Cuando al inicio del partido se lesionó Carlos Espinosa, ingresó Rojas y en el equipo, entonces, había ocho jugadores formados en casa. Ocho de once: si es que no hubieran estado suspendidos Kuscevic y Castillo, hubiese sido diez, probablemente. Y no es, simplemente, una estadísticas más que habla del buen trabajo de inferiores que tiene Católica, sino que habla de otra cosa más importante: la única forma de que este equipo pueda revertir todos estos años de frustraciones es volviendo al origen, encontrando en esos chicos un camino de salida, porque esto no se trata sólo de fútbol, de estrategias, sino de algo más complejo. Porque cuando perdimos el campeonato de 2011 ante la U y empezaron todos los males, estos chicos, los chicos del barrio –Jaime Carreño, Jeisson Vargas, Fabián Manzano, Guillermo Maripán, Diego Rojas, por citar sólo a algunos de los canteranos que ayer estuvieron en cancha––, tenían catorce, quince, dieciséis años, y tuvieron que aprender a convivir con la derrota, con el trauma, con las burlas, con la ofuscación y fue creciendo en ellos un ánimo de revancha, una rabia que han terminado por encauzar en la cancha, por no dar por perdida ninguna pelota, por no bajar los brazos cuando parecía que la noche se venía encima, por sostener el resultado ante un equipo notoriamente inferior, pero insisto, no se jugaba sólo contra la U, se jugaba contra los últimos años, contra todos, en el fondo, y no dudaron en darlo todo.

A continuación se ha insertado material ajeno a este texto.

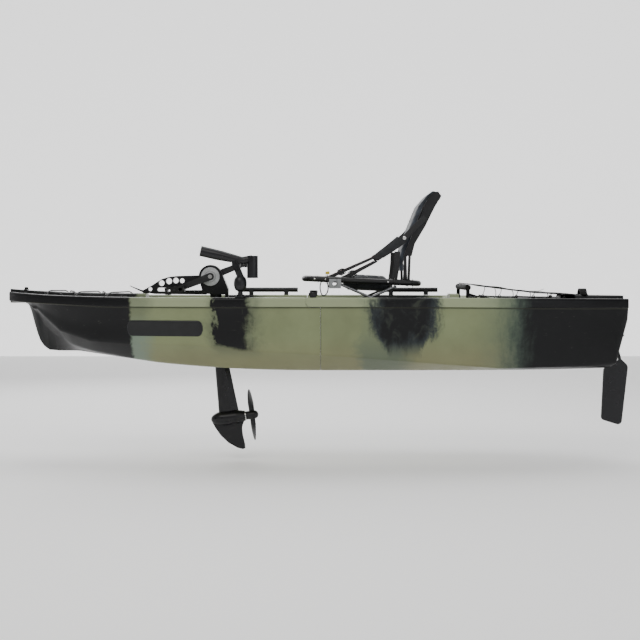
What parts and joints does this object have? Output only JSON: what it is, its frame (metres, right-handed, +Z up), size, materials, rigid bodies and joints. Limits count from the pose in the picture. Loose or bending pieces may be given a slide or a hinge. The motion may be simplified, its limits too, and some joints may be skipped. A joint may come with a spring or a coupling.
{
  "type": "pedal kayak",
  "caption": "Two-section sit-on-top kayak with a drop-in pedal drive, sliding frame seat, kick-up rudder, tank well and swivelling rod holder.",
  "frame": {"origin": "on the keel's flat underside on the centre plane, 2 mm forward of the bow section's after face", "axes": "+X towards the stern along the hull, +Y to starboard, +Z up"},
  "size_m": [3.085, 0.84, 1.281],
  "materials": {
    "bow_section": "satin",
    "joint_studs": "brushed",
    "bow_handle": "matte",
    "bow_pad_eyes": "matte",
    "bow_bungee": "matte",
    "bow_side_rail": "satin",
    "bow_rail_saddles": "matte",
    "rod_base": "matte",
    "stern_section": "satin",
    "stern_side_rail": "satin",
    "stern_rail_saddles": "matte",
    "stern_handle": "matte",
    "stern_pad_eyes": "matte",
    "stern_bungee": "matte",
    "cargo_cover": "matte",
    "cover_bar": "matte",
    "rod_tubes": "matte",
    "drain_plug": "matte",
    "seat_rails": "satin",
    "rudder_gudgeons": "satin",
    "rudder_lines": "matte",
    "steering_base": "matte",
    "joint_knob_port": "matte",
    "joint_knob_starboard": "matte",
    "drive_base": "matte",
    "drive_housing": "satin",
    "side_discs": "brushed",
    "drive_arm": "satin",
    "drive_leg": "satin",
    "gearcase": "satin",
    "axle_bearings": "polished",
    "arm_latch": "satin",
    "crank_axle": "polished",
    "crown_gear": "machined",
    "crank_port": "satin",
    "crank_starboard": "satin",
    "pedal_port": "matte",
    "pedal_starboard": "matte",
    "drive_shaft": "machined",
    "prop_shaft": "machined",
    "prop_ring": "polished",
    "propeller": "satin",
    "seat_base_frame": "satin",
    "seat_pan": "matte",
    "seat_cushion": "matte",
    "seat_struts": "satin",
    "seat_runners": "matte",
    "seat_brackets": "brushed",
    "seat_loop": "matte",
    "side_straps": "matte",
    "seat_back_frame": "satin",
    "seat_back_fabric": "matte",
    "rudder_head": "satin",
    "rudder_pin": "brushed",
    "blade_bolt": "brushed",
    "rudder_blade": "satin",
    "steering_handle": "matte",
    "rod_post": "matte",
    "cradle_bolt": "matte",
    "rod_cradle": "matte"
  },
  "bodies": {
    "bow_hull": {"bow_section": "bow_section", "joint_studs": "joint_studs", "bow_handle": "bow_handle", "bow_pad_eyes": "bow_pad_eyes", "bow_bungee": "bow_bungee", "bow_side_rail": "bow_side_rail", "bow_rail_saddles": "bow_rail_saddles", "rod_base": "rod_base"},
    "stern_hull": {"stern_section": "stern_section", "stern_side_rail": "stern_side_rail", "stern_rail_saddles": "stern_rail_saddles", "stern_handle": "stern_handle", "stern_pad_eyes": "stern_pad_eyes", "stern_bungee": "stern_bungee", "cargo_cover": "cargo_cover", "cover_bar": "cover_bar", "rod_tubes": "rod_tubes", "drain_plug": "drain_plug", "seat_rails": "seat_rails", "rudder_gudgeons": "rudder_gudgeons", "rudder_lines": "rudder_lines", "steering_base": "steering_base"},
    "joint_knob_port": {"joint_knob_port": "joint_knob_port"},
    "joint_knob_starboard": {"joint_knob_starboard": "joint_knob_starboard"},
    "drive": {"drive_base": "drive_base", "drive_housing": "drive_housing", "side_discs": "side_discs", "drive_arm": "drive_arm", "drive_leg": "drive_leg", "gearcase": "gearcase", "axle_bearings": "axle_bearings"},
    "arm_latch": {"arm_latch": "arm_latch"},
    "crank_set": {"crank_axle": "crank_axle", "crown_gear": "crown_gear", "crank_port": "crank_port", "crank_starboard": "crank_starboard"},
    "pedal_port": {"pedal_port": "pedal_port"},
    "pedal_starboard": {"pedal_starboard": "pedal_starboard"},
    "upright_shaft": {"drive_shaft": "drive_shaft"},
    "prop_set": {"prop_shaft": "prop_shaft", "prop_ring": "prop_ring", "propeller": "propeller"},
    "seat_base": {"seat_base_frame": "seat_base_frame", "seat_pan": "seat_pan", "seat_cushion": "seat_cushion", "seat_struts": "seat_struts", "seat_runners": "seat_runners", "seat_brackets": "seat_brackets", "seat_loop": "seat_loop", "side_straps": "side_straps"},
    "seat_back": {"seat_back_frame": "seat_back_frame", "seat_back_fabric": "seat_back_fabric"},
    "rudder_head": {"rudder_head": "rudder_head", "rudder_pin": "rudder_pin", "blade_bolt": "blade_bolt"},
    "rudder_blade": {"rudder_blade": "rudder_blade"},
    "steering_handle": {"steering_handle": "steering_handle"},
    "rod_post": {"rod_post": "rod_post", "cradle_bolt": "cradle_bolt"},
    "rod_cradle": {"rod_cradle": "rod_cradle"}
  },
  "joints": [
    {"name": "section_split", "type": "slide", "parent": "bow_hull", "child": "stern_hull", "axis": [1, 0, 0], "range_m": [0, 0.3]},
    {"name": "joint_knob_port_turn", "type": "hinge", "parent": "bow_hull", "child": "joint_knob_port", "pos_m": [-0.033, -0.3925, 0.3703], "axis": [0, 0, 1], "continuous": true},
    {"name": "joint_knob_starboard_turn", "type": "hinge", "parent": "bow_hull", "child": "joint_knob_starboard", "pos_m": [-0.033, 0.3925, 0.3703], "axis": [0, 0, 1], "continuous": true},
    {"name": "drive_lift", "type": "slide", "parent": "bow_hull", "child": "drive", "axis": [0, 0, 1], "range_m": [0, 0.65]},
    {"name": "latch_lift", "type": "hinge", "parent": "drive", "child": "arm_latch", "pos_m": [-0.876, 0, 0.38211], "axis": [0, 1, 0], "range_deg": [0, 70]},
    {"name": "crank_spin", "type": "hinge", "parent": "drive", "child": "crank_set", "pos_m": [-0.545, 0, 0.458], "axis": [0, 1, 0], "continuous": true},
    {"name": "pedal_port_spin", "type": "hinge", "parent": "crank_set", "child": "pedal_port", "pos_m": [-0.71247, -0.112, 0.39203], "axis": [0, 1, 0], "continuous": true},
    {"name": "pedal_starboard_spin", "type": "hinge", "parent": "crank_set", "child": "pedal_starboard", "pos_m": [-0.37752, 0.112, 0.52397], "axis": [0, 1, 0], "continuous": true},
    {"name": "shaft_spin", "type": "hinge", "parent": "drive", "child": "upright_shaft", "pos_m": [-0.545, 0, 0.458], "axis": [-0.1219, 0, 0.9925], "continuous": true},
    {"name": "prop_spin", "type": "hinge", "parent": "drive", "child": "prop_set", "pos_m": [-0.45823, 0, -0.24869], "axis": [0.9925, 0, 0.1219], "continuous": true},
    {"name": "seat_slide", "type": "slide", "parent": "stern_hull", "child": "seat_base", "axis": [1, 0, 0], "range_m": [-0.028, 0.118]},
    {"name": "seat_fold", "type": "hinge", "parent": "seat_base", "child": "seat_back", "pos_m": [0.424, 0, 0.428], "axis": [0, -1, 0], "range_deg": [0, 45], "deforming": ["side_straps"]},
    {"name": "rudder_steer", "type": "hinge", "parent": "stern_hull", "child": "rudder_head", "pos_m": [1.47477, 0, 0.09], "axis": [0.2722, 0, 0.9622], "range_deg": [-40, 40]},
    {"name": "rudder_kick", "type": "hinge", "parent": "rudder_head", "child": "rudder_blade", "pos_m": [1.482, 0, 0.046], "axis": [0, -1, 0], "range_deg": [0, 85]},
    {"name": "steering_turn", "type": "hinge", "parent": "stern_hull", "child": "steering_handle", "pos_m": [0.13, 0.306, 0.262], "axis": [0, 0, 1], "range_deg": [-15, 15]},
    {"name": "rod_swivel", "type": "hinge", "parent": "bow_hull", "child": "rod_post", "pos_m": [-0.378, -0.38126, 0.39], "axis": [0, 0, 1], "range_deg": [-90, 90]},
    {"name": "rod_tilt", "type": "hinge", "parent": "rod_post", "child": "rod_cradle", "pos_m": [-0.398, -0.38126, 0.51031], "axis": [0, -1, 0], "range_deg": [0, 40]}
  ],
  "couplings": [
    {"joint": "shaft_spin", "follows": "crank_spin", "ratio": 4},
    {"joint": "prop_spin", "follows": "crank_spin", "ratio": -8},
    {"joint": "steering_turn", "follows": "rudder_steer", "ratio": 0.375}
  ]
}
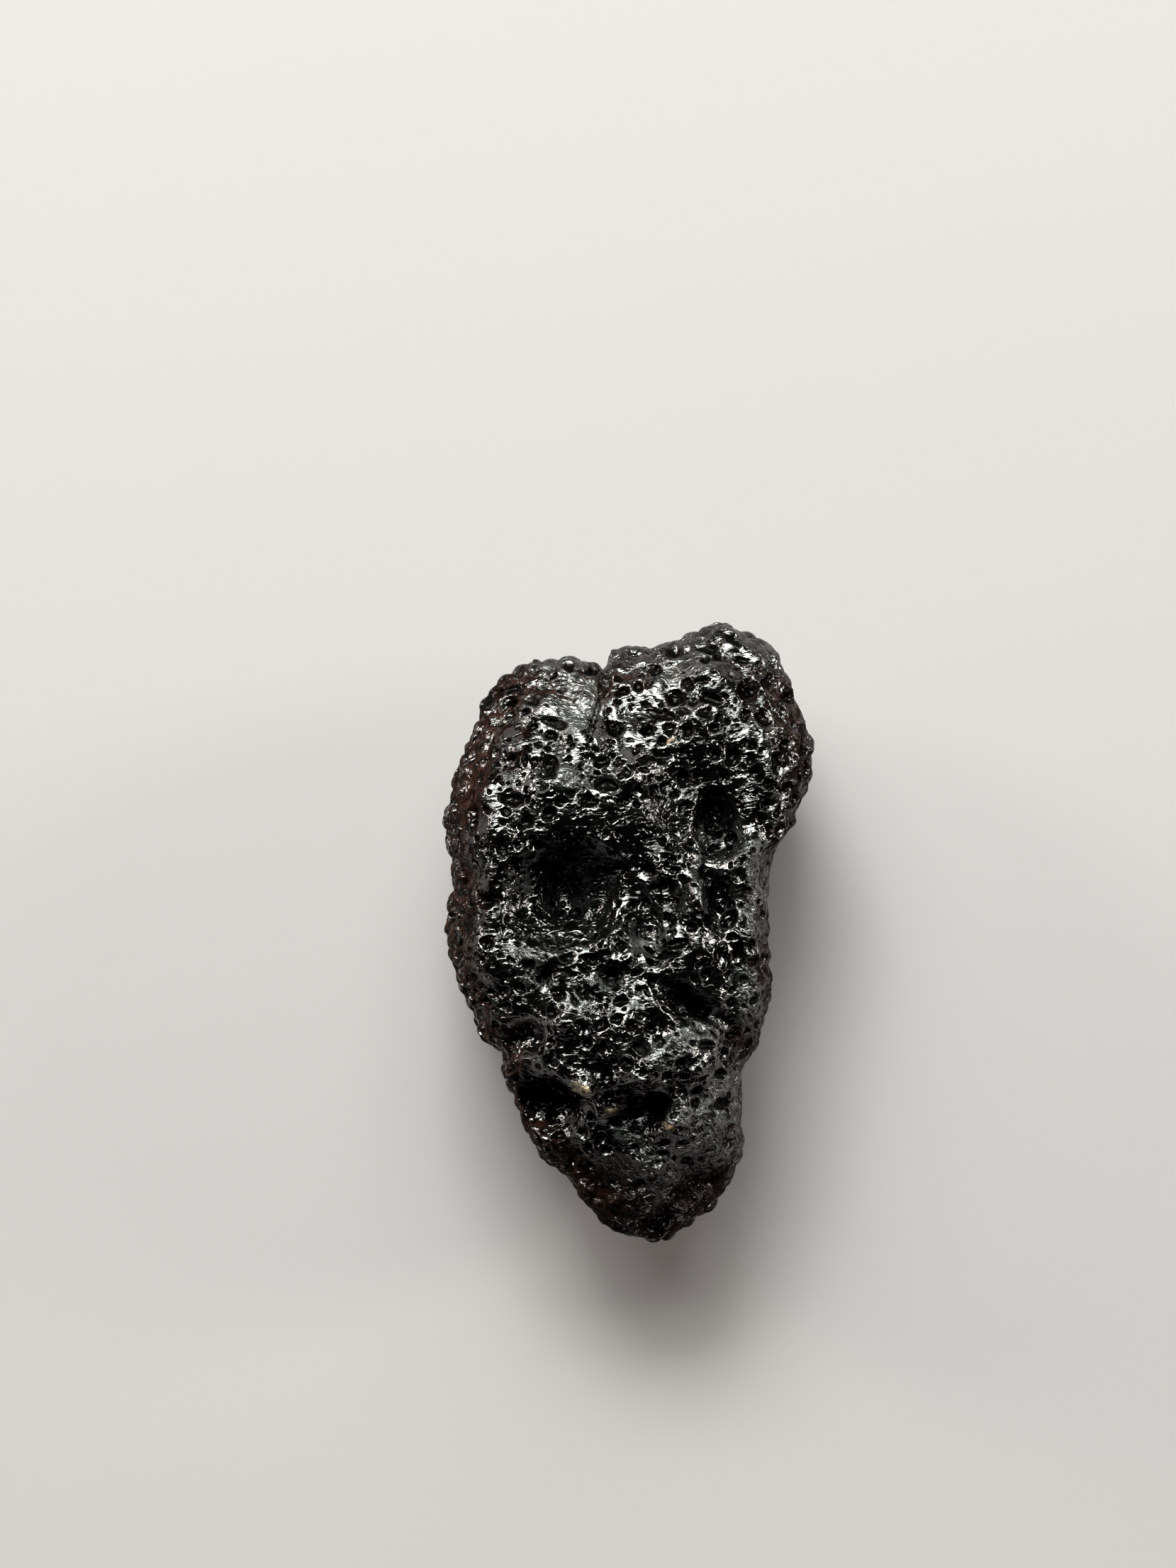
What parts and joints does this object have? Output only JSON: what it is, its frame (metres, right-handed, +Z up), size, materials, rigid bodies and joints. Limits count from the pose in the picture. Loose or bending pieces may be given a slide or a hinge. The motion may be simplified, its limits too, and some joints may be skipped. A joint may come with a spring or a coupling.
{
  "type": "tektite",
  "caption": "Small wedge-shaped natural glass stone with a pitted, deeply hollowed skin, lying on a small flat spot.",
  "frame": {"origin": "middle of the stone's box in plan, at the height of the flat spot that it lies on", "axes": "+Y along the stone from the narrow tip to the broad notched end, +X to the side with the square shoulder, +Z up through the crown"},
  "size_m": [0.0114, 0.0192, 0.0086],
  "materials": {
    "black_natural_glass": "glossy, opaque, with brown and grey-green tints"
  },
  "bodies": {
    "root": {"tektite": "black_natural_glass"}
  },
  "joints": []
}
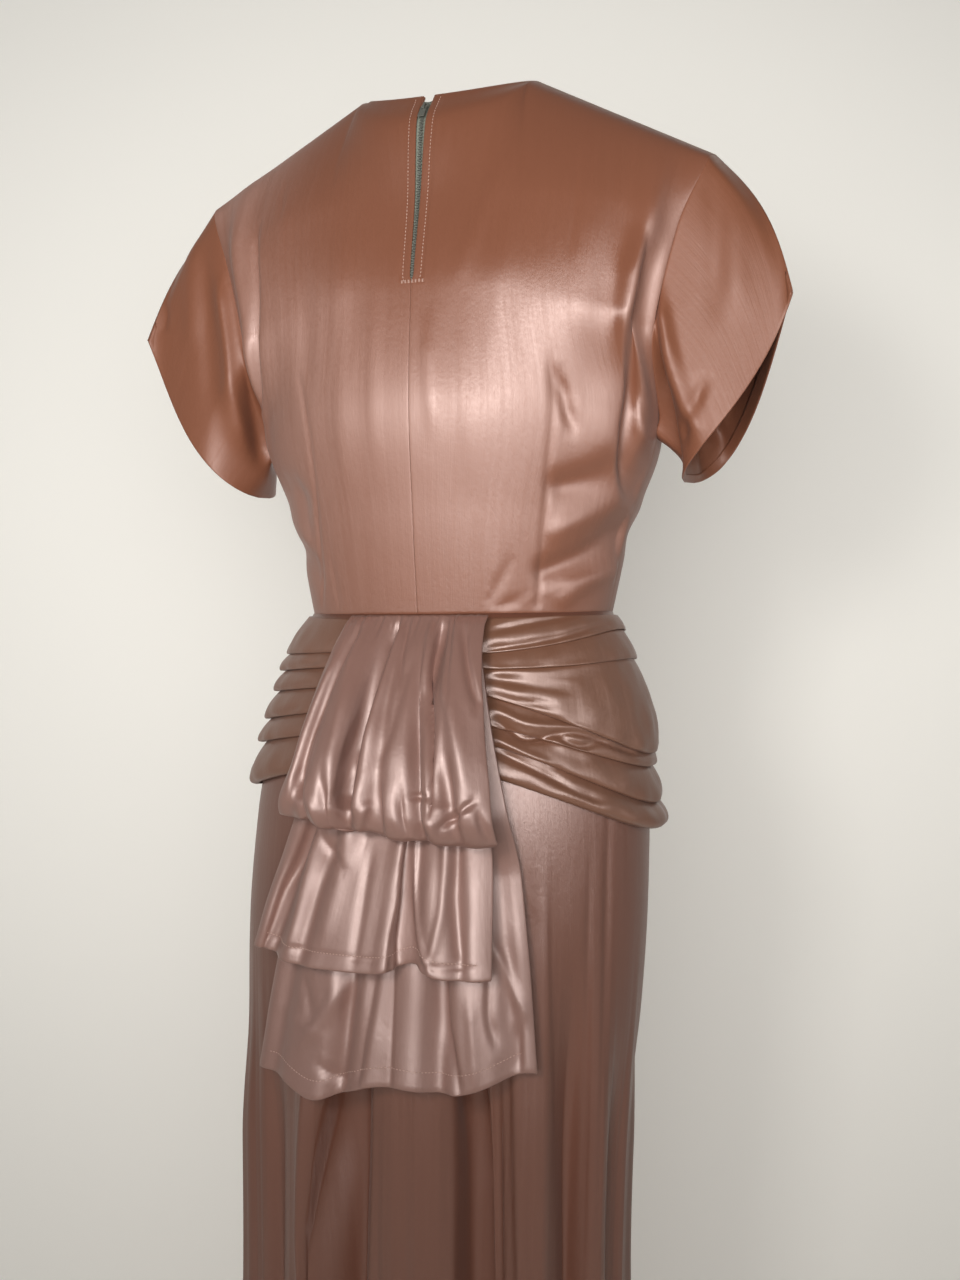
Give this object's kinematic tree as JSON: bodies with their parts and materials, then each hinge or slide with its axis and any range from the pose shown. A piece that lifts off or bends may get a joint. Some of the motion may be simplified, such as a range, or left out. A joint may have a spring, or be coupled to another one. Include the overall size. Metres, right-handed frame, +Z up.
{
  "type": "bustle dress",
  "caption": "Long satin evening gown, hollow as worn, with cap sleeves, a nape zip, pleated hip drapes and tiers of gathered cloth hanging from the back of the waist.",
  "frame": {"origin": "between the shoulders at the base of the neck, on the plane that halves the body", "axes": "+Z up, the front faces -Y, +X is the wearer's left"},
  "size_m": [0.524, 0.364, 1.4542],
  "materials": {
    "satin": "lustrous rosy brown satin, brighter across the folds",
    "zip_tape": "dull grey-green woven tape with a closed metal chain",
    "zip_metal": "dull grey metal with a greenish cast"
  },
  "bodies": {
    "dress": {"bodice_back_left": "satin", "bodice_back_right": "satin", "bodice_front": "satin", "sleeve_left": "satin", "sleeve_right": "satin", "skirt_back_left": "satin", "skirt_back_right": "satin", "skirt_front": "satin", "hip_drape_left": "satin", "hip_drape_right": "satin", "bustle_tier_top": "satin", "bustle_tier_middle": "satin", "bustle_tier_low": "satin", "zip_tape": "zip_tape", "zip_slider": "zip_metal"},
    "zip_pull": {"zip_pull": "zip_metal"}
  },
  "joints": [
    {"name": "zip_pull_swing", "type": "hinge", "parent": "dress", "child": "zip_pull", "pos_m": [0, 0.07278, -0.03575], "axis": [1, 0, 0], "range_deg": [0, 150]}
  ]
}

Este partido, hay que decirlo también, lo ganó Mario Salas: apostó por Lanaro en la defensa y no le falló, al contrario, jugó uno de sus mejores partidos, anuló a Canales, no perdió prácticamente ningún mano a mano, estuvo a la altura. Apostó, además, por Fabián Manzano en el medio y el número cinco hizo un partido perfecto: no dejó jugar a Lorenzetti, no dejó que Corujo y Guzmán Pereira se conectaran, estuvo impecable en las coberturas de la defensa, concentrado, quitó todo lo que pudo quitar, distribuyó con criterio asombroso. Porque el partido se ganó ahí, en el medio campo, donde Rojas le dio lucidez y claridad con su entrada, y Fuenzalida estuvo imparable por la derecha.

Parecía, realmente, que estaban jugando una final, que se estaban jugando el campeonato. La cancha no estaba en las mejores condiciones, estaba pesada y eso terminó afectando el juego y al físico también, pero no dejaron de correr, nunca. Por eso Magnasco tuvo que salir reemplazado por Álvarez, y por eso en el minuto 74 Carreño se esforzó por no perder una pelota y terminó en el piso, acalambrado, sintiendo un tirón. No iba a poder seguir jugando ––una contractura en el gemelo derecho––, el cambio sería por César Fuentes, pero él no quería dejar la cancha, no quería dejar de correr. Salió ovacionado cuando faltaban quince minutos para el final. Esos minutos fueron de una tensión absoluta, cualquier carga de la U hacía volver los fantasmas, pero la Católica de Salas se supo replegar bien. Cuando quedaba un minuto para el término del partido, desde la galería Ignacio Prieto, la galería norte, empezaron a cantar un puñado de hinchas: “Cato de mi vida/ciérrame esta herida/ yo quiero ser campeón”. El cántico se contagió a todo el estadio, la barra ––en la galería sur–– también empezó a cantar y entonces el partido se terminó ahí, cuando la hinchada le pedía al equipo que le cerrara esa herida de tantos años sin ser campeón.

Pitazo final. La undécima estrella está más cerca. No se ha ganado nada todavía, es cierto, pero es difícil no ilusionarse con estos chicos que saben perfectamente que todo está en sus manos.